RECORDED DATA ::

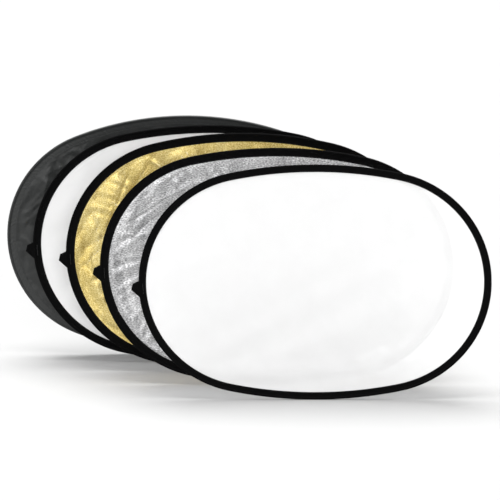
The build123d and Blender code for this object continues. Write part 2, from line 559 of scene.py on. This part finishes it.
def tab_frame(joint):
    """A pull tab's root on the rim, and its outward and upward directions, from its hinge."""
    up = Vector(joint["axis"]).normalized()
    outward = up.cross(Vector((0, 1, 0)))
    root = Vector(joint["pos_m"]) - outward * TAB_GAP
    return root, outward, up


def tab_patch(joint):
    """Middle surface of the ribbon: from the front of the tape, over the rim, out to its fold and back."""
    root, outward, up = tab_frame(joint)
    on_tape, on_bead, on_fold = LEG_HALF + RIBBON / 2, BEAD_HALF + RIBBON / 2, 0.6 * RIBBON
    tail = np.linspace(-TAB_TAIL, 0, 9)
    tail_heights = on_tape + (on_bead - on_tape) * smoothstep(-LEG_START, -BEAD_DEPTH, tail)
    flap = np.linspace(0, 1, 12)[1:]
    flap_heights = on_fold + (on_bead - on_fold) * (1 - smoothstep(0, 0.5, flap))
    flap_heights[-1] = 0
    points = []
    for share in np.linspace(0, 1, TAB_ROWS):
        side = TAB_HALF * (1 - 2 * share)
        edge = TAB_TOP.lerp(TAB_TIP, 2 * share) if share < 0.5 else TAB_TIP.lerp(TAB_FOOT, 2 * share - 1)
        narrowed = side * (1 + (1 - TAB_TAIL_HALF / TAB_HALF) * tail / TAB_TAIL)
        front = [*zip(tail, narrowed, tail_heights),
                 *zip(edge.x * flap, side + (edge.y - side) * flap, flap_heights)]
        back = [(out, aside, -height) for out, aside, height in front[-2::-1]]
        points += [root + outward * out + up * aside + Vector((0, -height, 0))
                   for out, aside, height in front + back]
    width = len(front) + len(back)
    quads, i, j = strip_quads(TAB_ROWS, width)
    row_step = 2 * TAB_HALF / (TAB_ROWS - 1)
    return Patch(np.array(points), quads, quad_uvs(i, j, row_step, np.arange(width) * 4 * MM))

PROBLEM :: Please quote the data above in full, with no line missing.

THE RESULT ::
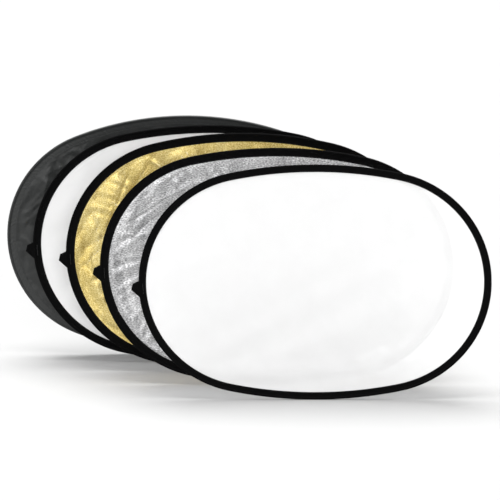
The build123d and Blender code for this object continues. Write part 2, from line 559 of scene.py on. This part finishes it.
def tab_frame(joint):
    """A pull tab's root on the rim, and its outward and upward directions, from its hinge."""
    up = Vector(joint["axis"]).normalized()
    outward = up.cross(Vector((0, 1, 0)))
    root = Vector(joint["pos_m"]) - outward * TAB_GAP
    return root, outward, up


def tab_patch(joint):
    """Middle surface of the ribbon: from the front of the tape, over the rim, out to its fold and back."""
    root, outward, up = tab_frame(joint)
    on_tape, on_bead, on_fold = LEG_HALF + RIBBON / 2, BEAD_HALF + RIBBON / 2, 0.6 * RIBBON
    tail = np.linspace(-TAB_TAIL, 0, 9)
    tail_heights = on_tape + (on_bead - on_tape) * smoothstep(-LEG_START, -BEAD_DEPTH, tail)
    flap = np.linspace(0, 1, 12)[1:]
    flap_heights = on_fold + (on_bead - on_fold) * (1 - smoothstep(0, 0.5, flap))
    flap_heights[-1] = 0
    points = []
    for share in np.linspace(0, 1, TAB_ROWS):
        side = TAB_HALF * (1 - 2 * share)
        edge = TAB_TOP.lerp(TAB_TIP, 2 * share) if share < 0.5 else TAB_TIP.lerp(TAB_FOOT, 2 * share - 1)
        narrowed = side * (1 + (1 - TAB_TAIL_HALF / TAB_HALF) * tail / TAB_TAIL)
        front = [*zip(tail, narrowed, tail_heights),
                 *zip(edge.x * flap, side + (edge.y - side) * flap, flap_heights)]
        back = [(out, aside, -height) for out, aside, height in front[-2::-1]]
        points += [root + outward * out + up * aside + Vector((0, -height, 0))
                   for out, aside, height in front + back]
    width = len(front) + len(back)
    quads, i, j = strip_quads(TAB_ROWS, width)
    row_step = 2 * TAB_HALF / (TAB_ROWS - 1)
    return Patch(np.array(points), quads, quad_uvs(i, j, row_step, np.arange(width) * 4 * MM))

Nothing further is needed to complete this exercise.